SACU Executive Secretary Tswelopele Moremi also reiterated that SACU could function as a building block for a wider regional customs union. Although SACU is already struggling to accommodate a possible inclusion of Mozambique under the EPA regime, Moremi was confident there is room to enlarge the union. “This can happen as long as proper accession criteria are laid out,” she told IPS.

While civil society trade experts warn against optimism in the EPA negotiations, Moremi was confident the regional bloc would not fall apart over the controversial trade agreements. “The issue of the EPAs has been overplayed. The worst seems to be behind us,” she argued.

The commemoration of the 30-year existence of the regional organisation was replete with anti-colonial struggle rhetoric and self-congratulatory messages.
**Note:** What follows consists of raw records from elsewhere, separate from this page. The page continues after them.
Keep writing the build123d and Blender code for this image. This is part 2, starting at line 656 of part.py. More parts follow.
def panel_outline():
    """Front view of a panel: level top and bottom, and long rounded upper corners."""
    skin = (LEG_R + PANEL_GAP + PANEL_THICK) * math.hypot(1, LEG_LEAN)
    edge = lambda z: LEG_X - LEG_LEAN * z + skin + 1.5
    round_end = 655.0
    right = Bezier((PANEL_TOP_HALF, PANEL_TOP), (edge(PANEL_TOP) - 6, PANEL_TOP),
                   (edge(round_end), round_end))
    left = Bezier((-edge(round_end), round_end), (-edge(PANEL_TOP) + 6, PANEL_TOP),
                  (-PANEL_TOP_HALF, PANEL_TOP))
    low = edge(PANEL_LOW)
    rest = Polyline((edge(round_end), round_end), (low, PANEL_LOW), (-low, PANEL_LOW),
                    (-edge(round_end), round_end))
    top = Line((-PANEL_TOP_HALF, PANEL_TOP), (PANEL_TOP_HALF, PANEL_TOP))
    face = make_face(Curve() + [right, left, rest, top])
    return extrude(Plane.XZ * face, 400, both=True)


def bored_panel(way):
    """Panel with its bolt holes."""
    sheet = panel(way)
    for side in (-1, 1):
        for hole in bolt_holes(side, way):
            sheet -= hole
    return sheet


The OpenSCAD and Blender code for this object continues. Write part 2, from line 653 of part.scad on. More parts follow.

But a common vision on how to shift SADC’s historically strong focus on peace and security towards realising the project of economic integration remained elusive.

Although Pohamba in his address urged member states to make haste with the tariff phase-down, as prescribed by the introduction of the SADC free trade area (FTA) in 2008, no ultimatums around this were set in the heads of state communiqué, read out late on Aug 17.

Nor was Pohamba’s call to expedite liberalisation of services in six priority sectors, as agreed in the SADC 2009 protocol on trade services, followed up.

The leaders did, however, decide to establish a special task force to look at the technical complications of establishing a customs union; to hold a special summit on economic development; and to move towards a tripartite FTA including SADC, the Common Market for Eastern and Southern Africa and the East Africa Community.

In Kampala in 2008, heads of state decided on the tripartite agreement to cater for overlapping membership of countries of regional trade blocs. But observers have raised questions around the agreement as many countries in the region have not yet succeeded in making the necessary adjustments after the establishment of the SADC FTA in 2008.

Trade blocs also encountered difficulty in formulating a common position on the problematic EPA trade negotiations with the EU.